At the institutional level, attention becomes a design responsibility. A school that wants democratic intelligence must protect long-form reading, embodied discussion, source evaluation, silence, and revision, not as nostalgic rituals but as conditions for thought. A newsroom must ask whether its distribution model trains public urgency around importance or around emotional velocity. A city agency using AI for triage must ask whether automation narrows attention to what is measurable while making lived experience harder to hear. A company deploying recommendation systems must ask whether user attention is being respected as a human faculty or exploited as raw material.

The issue is not whether attention should be pure, uninterrupted, or slow at all times. Complex societies need rapid alerts, search, summaries, translation, routing, and coordination. Emergency signals save lives. Personalization can reduce overload. AI can help people find patterns that would otherwise remain invisible. The problem begins when every environment becomes an auction for the nervous system, and no institution accepts responsibility for what that does to public judgment.

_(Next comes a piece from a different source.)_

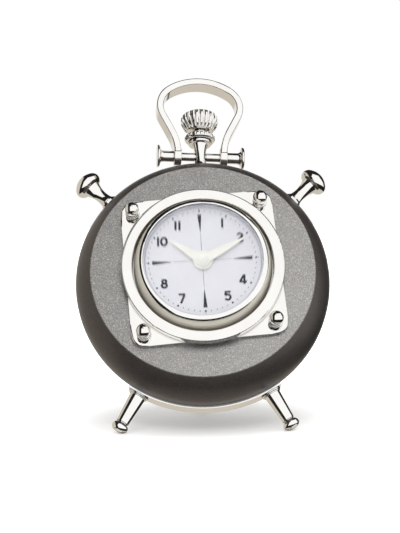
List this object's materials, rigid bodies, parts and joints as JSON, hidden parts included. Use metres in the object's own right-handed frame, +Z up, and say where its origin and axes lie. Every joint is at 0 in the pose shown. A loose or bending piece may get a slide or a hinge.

A civilization becomes governable at the level where its attention can be purchased.

That sentence is not a metaphor only. When attention is bought, sold, predicted, and optimized, public reality is reorganized around those with the best tools for capture. The result is not simply distraction. It is a shift in civic power. Issues that require sustained perception, such as climate adaptation, child development, democratic trust, AI governance, ecological repair, public health, and institutional legitimacy, must compete against stimuli engineered for immediate bodily response.

Civilization depends on forms of attention that are slow enough to hold consequence.

This does not mean retreating into moral panic about devices or blaming citizens for being affected by the environments surrounding them. It means treating attention as infrastructure. Roads shape movement. Water systems shape health. Legal systems shape accountability. Attention systems shape what a society can know together.

The implications are practical, but not in the language of self-improvement.

Education has to treat attention as a civic faculty, not merely a study skill. Students need to understand how perception is shaped by platforms, peers, incentives, bodily states, and narrative frames. They also need protected conditions in which sustained inquiry is possible.

Public institutions need attentional governance. Meetings, dashboards, consultation processes, AI tools, crisis protocols, and communication systems should be examined for what they make visible, what they accelerate, and what they render forgettable.

Technology policy needs to connect design harms with democratic capacity. Engagement optimization is not only a consumer protection issue. It affects deliberation, trust, public memory, and the capacity to respond to shared risk.

Leadership needs a different relationship to urgency. Not every fast signal deserves immediate obedience. Not every visible reaction is evidence of public meaning. Not every metric deserves the authority of reality.

Culture needs practices that restore the interval between appearance and assent. This includes contemplative disciplines, serious reading, embodied conversation, ritual, art, journalism, civic forums, and institutional rhythms that let people stay with something long enough for it to become real.

The open question is whether modern societies can build attentional capacity faster than their systems can fragment it. AI will make the question sharper by producing more language, more images, more simulation, more personalization, and more plausible interruption. The answer will not come from individual discipline alone. It will come from a deeper public recognition: attention is how reality enters responsibility. If it is degraded, civilization does not merely become distracted. It becomes less able to govern what it can still perceive too late.

Further Reading

Evidence / Inference Note

Evidence: This article draws on William James’s classic account of attention as selective mental possession; Herbert Simon’s argument that information abundance creates attention scarcity; public humane technology critiques of persuasive design, engagement optimization, attention extraction, youth vulnerability, and platform incentives; and contemplative science research traditions studying mindfulness, metacognition, interoception, attention regulation, and emotion regulation.

Synthesis: The framing of attention as civic capacity and the concept of “public attentional quorum” are interpretive syntheses. They connect individual attentional training, institutional design, platform economics, AI-mediated information environments, and democratic capacity.

Open questions: Further work is needed to define measurable indicators of civic attention, identify which institutional practices preserve shared perception, distinguish beneficial personalization from attention capture, and understand how AI-generated media will affect public memory, deliberation, and long-term responsibility.